- _Stated problem_: State only the count of lines in the listing below that hold "Blender".

═════ Records shown

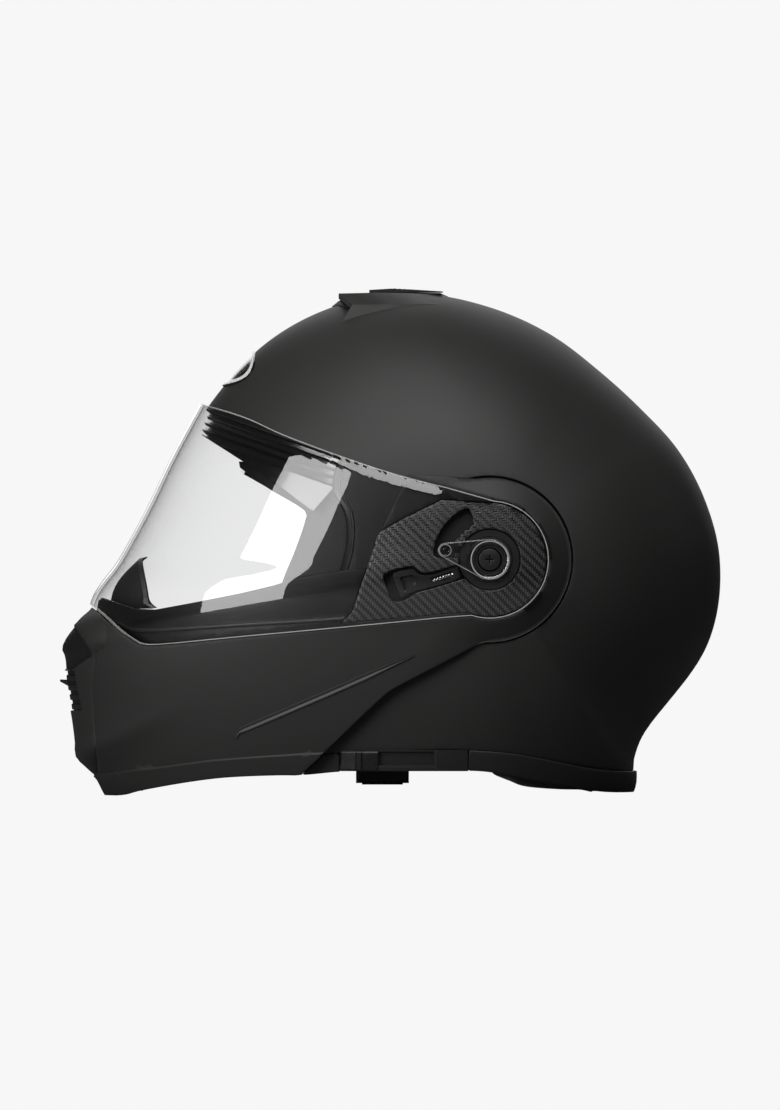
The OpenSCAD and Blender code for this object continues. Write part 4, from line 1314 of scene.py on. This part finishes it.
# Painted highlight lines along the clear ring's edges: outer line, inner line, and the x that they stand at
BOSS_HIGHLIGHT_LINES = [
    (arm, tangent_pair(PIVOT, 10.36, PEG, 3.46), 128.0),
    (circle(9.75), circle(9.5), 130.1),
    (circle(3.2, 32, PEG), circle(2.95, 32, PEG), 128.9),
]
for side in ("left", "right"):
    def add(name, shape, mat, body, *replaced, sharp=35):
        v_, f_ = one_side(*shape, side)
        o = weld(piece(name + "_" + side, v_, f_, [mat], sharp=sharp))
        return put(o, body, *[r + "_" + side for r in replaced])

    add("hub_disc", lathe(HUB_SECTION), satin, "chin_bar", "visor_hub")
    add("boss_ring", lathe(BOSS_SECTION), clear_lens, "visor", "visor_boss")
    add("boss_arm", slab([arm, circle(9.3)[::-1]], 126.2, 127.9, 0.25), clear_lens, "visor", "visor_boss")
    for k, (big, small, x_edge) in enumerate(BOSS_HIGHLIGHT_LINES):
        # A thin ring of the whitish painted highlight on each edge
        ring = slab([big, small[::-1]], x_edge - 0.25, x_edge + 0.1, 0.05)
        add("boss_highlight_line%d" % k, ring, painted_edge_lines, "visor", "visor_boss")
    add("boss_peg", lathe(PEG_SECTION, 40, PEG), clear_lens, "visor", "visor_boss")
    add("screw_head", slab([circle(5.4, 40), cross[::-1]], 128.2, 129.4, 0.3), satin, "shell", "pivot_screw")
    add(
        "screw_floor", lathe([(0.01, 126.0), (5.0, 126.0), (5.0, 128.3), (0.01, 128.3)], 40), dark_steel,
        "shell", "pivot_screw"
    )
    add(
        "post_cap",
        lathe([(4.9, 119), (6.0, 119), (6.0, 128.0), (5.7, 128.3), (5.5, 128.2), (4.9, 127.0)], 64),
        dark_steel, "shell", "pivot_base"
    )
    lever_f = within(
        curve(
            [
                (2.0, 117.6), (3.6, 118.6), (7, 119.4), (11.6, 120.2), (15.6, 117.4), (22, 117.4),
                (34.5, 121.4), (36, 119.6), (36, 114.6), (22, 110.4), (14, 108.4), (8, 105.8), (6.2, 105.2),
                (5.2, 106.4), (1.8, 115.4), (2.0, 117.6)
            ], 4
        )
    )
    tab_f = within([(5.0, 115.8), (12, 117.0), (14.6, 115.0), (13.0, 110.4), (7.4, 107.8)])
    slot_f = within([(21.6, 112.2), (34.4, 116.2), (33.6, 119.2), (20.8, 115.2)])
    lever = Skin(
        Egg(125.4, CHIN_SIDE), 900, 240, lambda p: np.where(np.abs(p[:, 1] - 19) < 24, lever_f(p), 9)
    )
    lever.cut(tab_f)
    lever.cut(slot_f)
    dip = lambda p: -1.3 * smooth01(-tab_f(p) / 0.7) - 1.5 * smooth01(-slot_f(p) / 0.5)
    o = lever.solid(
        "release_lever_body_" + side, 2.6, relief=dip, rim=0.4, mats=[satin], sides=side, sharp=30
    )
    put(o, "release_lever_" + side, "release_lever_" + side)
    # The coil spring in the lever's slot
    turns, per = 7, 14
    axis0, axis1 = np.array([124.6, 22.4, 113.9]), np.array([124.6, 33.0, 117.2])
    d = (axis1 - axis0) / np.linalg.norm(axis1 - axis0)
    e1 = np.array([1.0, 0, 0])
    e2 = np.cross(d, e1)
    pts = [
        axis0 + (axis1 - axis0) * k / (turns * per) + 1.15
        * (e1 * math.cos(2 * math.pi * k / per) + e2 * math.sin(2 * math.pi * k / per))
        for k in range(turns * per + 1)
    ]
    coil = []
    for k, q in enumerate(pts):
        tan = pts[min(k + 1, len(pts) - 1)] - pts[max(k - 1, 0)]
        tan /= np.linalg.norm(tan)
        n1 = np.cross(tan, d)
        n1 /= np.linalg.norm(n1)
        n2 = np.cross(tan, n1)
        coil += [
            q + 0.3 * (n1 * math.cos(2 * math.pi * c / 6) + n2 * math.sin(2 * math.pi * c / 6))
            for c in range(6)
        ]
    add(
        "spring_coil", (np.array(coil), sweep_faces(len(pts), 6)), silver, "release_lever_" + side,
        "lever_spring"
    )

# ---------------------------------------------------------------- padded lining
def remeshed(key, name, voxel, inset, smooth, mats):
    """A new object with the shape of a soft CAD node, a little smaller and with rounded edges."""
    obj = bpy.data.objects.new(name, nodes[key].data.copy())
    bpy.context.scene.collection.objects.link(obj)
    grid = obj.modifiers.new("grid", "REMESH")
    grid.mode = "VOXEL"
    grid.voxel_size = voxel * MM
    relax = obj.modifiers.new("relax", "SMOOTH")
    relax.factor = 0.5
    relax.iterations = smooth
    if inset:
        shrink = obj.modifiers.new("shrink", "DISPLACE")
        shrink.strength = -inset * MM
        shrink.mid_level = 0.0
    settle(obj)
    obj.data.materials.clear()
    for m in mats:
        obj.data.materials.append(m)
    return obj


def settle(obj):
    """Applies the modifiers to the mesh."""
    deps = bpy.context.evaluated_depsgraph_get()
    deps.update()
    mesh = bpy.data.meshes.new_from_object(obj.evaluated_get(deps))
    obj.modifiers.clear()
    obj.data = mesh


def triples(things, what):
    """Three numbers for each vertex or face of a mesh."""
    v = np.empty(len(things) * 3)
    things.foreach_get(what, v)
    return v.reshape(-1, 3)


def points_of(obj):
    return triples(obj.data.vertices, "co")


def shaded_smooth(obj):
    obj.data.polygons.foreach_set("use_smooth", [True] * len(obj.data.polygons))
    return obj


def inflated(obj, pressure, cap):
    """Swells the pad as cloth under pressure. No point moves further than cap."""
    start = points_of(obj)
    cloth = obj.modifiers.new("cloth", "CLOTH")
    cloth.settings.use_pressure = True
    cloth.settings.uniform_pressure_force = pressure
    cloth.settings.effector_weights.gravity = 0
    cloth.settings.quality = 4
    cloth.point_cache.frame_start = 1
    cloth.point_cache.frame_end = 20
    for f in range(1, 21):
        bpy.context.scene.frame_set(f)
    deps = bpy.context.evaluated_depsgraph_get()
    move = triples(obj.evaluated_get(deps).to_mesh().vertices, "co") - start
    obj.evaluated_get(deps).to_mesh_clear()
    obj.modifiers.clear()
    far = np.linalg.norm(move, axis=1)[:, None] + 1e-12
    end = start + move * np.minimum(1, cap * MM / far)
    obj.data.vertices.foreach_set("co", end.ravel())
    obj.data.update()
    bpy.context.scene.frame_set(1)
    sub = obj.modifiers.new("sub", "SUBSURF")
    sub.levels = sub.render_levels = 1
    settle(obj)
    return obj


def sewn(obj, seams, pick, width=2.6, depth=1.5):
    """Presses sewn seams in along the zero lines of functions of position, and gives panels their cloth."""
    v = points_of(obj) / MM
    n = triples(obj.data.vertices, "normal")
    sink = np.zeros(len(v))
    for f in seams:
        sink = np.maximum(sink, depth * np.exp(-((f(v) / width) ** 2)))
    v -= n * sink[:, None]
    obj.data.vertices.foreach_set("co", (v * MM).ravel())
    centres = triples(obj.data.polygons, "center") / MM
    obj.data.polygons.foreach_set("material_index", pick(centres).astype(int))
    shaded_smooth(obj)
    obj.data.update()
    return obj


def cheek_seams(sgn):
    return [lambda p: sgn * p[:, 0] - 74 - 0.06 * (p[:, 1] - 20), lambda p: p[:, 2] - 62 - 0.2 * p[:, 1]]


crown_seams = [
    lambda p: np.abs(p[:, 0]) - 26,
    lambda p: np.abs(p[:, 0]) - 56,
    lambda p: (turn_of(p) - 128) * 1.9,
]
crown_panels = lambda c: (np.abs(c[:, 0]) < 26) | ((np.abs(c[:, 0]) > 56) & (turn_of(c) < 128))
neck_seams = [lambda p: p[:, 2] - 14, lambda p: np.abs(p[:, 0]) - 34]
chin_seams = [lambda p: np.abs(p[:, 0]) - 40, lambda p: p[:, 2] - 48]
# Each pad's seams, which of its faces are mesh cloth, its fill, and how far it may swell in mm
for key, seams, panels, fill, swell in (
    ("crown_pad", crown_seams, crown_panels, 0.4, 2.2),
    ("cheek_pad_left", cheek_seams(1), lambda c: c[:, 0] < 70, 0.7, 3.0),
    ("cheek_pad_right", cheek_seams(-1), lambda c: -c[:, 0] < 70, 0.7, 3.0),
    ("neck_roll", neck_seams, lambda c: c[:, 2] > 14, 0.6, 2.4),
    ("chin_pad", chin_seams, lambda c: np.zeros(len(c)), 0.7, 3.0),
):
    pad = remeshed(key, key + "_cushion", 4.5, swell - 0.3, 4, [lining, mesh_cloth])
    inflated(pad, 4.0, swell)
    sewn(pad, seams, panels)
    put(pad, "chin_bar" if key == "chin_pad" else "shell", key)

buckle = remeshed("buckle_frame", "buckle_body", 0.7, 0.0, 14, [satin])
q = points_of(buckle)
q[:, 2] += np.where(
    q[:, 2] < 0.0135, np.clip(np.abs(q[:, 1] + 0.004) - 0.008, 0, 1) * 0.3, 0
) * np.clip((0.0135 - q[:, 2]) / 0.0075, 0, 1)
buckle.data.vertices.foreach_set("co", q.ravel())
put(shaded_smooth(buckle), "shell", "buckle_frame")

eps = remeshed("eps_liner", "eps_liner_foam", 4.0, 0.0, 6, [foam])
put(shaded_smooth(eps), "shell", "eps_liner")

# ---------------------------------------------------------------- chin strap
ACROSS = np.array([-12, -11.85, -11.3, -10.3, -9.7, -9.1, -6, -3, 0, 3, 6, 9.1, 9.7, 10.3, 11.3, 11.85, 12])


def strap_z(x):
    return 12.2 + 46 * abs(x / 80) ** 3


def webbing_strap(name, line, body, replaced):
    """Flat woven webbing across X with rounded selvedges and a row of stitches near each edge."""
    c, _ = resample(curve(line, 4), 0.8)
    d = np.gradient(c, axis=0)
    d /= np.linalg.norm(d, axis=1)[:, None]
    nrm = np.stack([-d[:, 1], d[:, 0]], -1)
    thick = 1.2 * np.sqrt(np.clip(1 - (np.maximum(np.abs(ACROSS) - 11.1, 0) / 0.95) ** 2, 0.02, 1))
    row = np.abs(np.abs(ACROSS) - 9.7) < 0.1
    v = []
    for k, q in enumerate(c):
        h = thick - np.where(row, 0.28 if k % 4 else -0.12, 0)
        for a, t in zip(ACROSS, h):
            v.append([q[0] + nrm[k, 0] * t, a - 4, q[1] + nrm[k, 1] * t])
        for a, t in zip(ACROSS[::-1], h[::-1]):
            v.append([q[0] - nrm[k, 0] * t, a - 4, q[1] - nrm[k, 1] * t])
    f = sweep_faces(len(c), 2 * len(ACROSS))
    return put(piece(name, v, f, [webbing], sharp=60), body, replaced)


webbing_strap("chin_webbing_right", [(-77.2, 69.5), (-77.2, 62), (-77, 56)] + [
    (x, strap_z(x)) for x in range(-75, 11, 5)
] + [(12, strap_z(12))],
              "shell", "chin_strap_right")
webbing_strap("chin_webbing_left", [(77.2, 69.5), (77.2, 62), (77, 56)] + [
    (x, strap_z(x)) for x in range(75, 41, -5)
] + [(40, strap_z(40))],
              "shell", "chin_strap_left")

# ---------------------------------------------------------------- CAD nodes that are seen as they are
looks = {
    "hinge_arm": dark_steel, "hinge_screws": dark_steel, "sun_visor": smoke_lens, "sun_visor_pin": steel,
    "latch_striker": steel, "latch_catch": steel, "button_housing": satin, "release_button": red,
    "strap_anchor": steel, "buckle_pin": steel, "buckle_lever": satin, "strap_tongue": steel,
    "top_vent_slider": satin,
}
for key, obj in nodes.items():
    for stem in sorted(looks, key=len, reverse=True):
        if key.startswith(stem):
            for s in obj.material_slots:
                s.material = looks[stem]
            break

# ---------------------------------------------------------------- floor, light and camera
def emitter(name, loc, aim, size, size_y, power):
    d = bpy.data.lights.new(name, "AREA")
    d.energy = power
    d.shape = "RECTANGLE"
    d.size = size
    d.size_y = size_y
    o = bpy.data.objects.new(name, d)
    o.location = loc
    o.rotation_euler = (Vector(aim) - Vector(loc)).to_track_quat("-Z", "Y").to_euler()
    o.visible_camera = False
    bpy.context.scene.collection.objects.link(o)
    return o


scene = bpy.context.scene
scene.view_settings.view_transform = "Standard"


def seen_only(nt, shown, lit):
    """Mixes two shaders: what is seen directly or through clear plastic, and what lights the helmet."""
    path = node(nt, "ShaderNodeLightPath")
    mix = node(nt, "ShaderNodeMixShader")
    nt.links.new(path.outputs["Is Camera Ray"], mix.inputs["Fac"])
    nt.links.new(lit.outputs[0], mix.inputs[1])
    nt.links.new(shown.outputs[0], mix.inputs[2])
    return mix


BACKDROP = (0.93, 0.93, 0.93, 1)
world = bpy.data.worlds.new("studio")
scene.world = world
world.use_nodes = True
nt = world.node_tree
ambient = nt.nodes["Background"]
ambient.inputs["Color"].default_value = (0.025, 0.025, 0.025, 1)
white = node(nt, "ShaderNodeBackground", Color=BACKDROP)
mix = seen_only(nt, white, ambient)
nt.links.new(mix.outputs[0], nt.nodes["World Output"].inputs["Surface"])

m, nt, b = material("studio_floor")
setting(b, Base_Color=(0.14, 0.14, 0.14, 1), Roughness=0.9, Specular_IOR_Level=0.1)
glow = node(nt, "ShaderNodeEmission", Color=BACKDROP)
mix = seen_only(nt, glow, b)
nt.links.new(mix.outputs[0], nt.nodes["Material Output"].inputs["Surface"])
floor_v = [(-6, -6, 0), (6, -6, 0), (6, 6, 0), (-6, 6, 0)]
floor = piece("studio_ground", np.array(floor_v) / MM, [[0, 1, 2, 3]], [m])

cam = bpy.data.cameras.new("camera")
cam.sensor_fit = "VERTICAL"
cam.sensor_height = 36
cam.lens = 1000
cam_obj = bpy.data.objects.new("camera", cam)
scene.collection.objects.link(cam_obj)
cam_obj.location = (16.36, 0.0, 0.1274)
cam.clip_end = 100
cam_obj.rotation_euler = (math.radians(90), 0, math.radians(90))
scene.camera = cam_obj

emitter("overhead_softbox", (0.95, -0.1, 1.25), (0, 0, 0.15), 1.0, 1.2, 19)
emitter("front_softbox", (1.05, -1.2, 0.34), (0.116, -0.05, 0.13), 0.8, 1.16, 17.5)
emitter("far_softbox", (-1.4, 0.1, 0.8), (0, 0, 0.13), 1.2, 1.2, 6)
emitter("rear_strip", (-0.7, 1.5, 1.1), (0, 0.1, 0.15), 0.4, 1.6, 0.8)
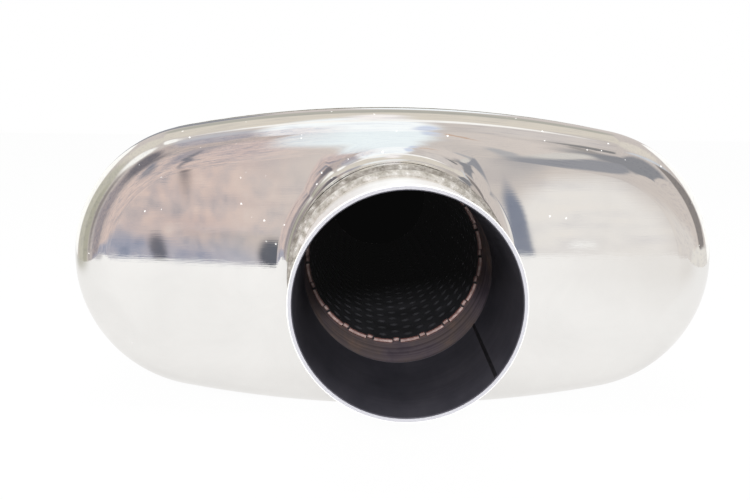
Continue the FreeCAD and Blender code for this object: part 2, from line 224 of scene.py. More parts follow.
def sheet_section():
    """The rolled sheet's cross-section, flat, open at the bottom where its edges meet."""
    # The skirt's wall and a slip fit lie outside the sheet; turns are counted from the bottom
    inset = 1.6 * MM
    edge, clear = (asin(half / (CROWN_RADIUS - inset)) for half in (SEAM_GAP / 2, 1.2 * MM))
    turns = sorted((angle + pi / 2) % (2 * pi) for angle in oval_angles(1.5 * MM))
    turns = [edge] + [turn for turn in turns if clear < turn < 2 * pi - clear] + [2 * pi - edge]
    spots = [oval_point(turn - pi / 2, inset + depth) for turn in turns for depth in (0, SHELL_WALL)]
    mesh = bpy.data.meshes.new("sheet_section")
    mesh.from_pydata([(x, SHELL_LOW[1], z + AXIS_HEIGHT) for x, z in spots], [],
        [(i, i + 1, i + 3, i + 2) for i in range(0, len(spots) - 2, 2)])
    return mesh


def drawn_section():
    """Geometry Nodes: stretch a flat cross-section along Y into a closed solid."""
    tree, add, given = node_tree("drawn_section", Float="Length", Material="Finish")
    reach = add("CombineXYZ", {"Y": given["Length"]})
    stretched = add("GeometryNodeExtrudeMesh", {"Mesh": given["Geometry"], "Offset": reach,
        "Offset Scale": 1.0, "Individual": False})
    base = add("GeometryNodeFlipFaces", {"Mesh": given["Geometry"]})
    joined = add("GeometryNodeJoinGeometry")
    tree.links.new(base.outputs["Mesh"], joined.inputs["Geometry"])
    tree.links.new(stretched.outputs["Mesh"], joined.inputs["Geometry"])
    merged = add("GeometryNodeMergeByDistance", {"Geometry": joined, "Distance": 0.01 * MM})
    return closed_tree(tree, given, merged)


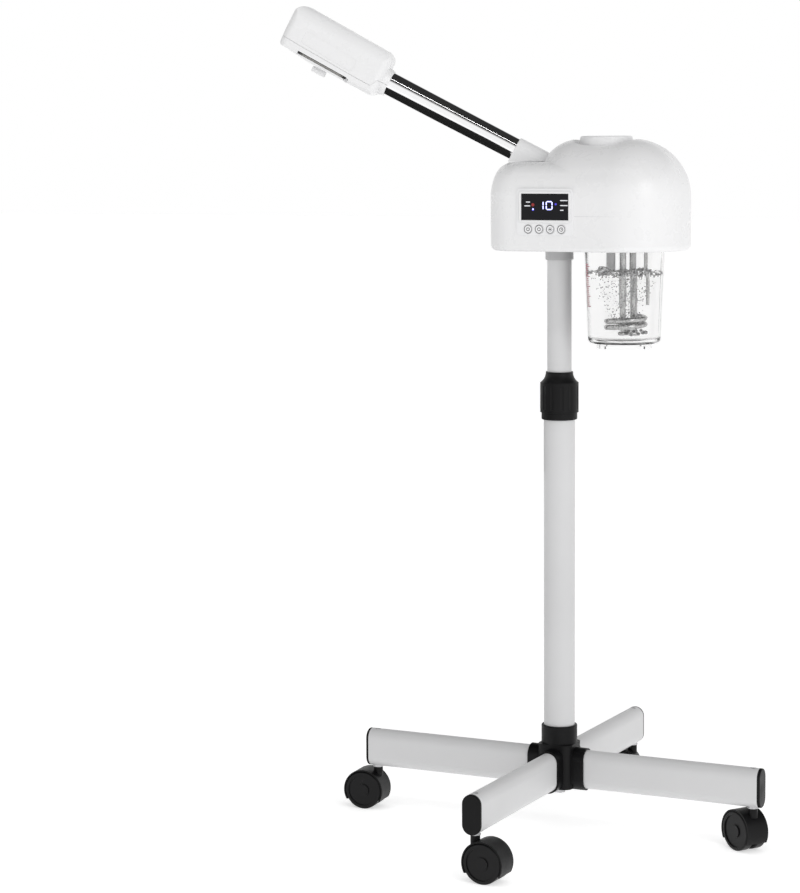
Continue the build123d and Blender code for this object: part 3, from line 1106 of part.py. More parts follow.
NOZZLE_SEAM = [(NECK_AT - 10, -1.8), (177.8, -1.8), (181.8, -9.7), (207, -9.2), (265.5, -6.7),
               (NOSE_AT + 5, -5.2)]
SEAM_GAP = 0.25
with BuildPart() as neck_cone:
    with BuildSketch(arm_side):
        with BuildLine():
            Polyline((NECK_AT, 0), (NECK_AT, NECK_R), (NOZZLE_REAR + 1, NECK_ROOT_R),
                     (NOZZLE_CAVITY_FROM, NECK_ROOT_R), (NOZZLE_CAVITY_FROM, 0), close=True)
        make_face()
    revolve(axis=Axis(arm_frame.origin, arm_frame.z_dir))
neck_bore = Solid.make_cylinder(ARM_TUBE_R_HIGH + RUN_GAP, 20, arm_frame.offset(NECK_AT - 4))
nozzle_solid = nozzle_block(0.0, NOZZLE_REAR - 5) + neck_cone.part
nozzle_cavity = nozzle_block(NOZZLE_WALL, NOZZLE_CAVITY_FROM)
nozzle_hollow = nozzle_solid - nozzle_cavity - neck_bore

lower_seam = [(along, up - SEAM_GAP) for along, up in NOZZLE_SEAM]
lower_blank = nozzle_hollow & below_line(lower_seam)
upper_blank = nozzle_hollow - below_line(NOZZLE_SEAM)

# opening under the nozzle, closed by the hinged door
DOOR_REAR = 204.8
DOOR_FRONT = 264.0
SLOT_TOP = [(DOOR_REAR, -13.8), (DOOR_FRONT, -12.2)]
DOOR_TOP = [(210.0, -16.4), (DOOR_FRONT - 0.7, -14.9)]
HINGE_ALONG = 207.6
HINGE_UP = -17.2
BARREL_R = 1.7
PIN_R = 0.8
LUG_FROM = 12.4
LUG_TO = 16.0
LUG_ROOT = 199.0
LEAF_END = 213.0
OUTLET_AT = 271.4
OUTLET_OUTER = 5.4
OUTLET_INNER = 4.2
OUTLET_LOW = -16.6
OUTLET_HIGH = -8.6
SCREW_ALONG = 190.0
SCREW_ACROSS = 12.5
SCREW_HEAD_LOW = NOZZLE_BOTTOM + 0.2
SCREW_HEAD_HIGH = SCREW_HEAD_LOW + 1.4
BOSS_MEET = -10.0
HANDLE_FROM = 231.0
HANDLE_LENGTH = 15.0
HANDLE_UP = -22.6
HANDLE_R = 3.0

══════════

- _Result of the task_: 3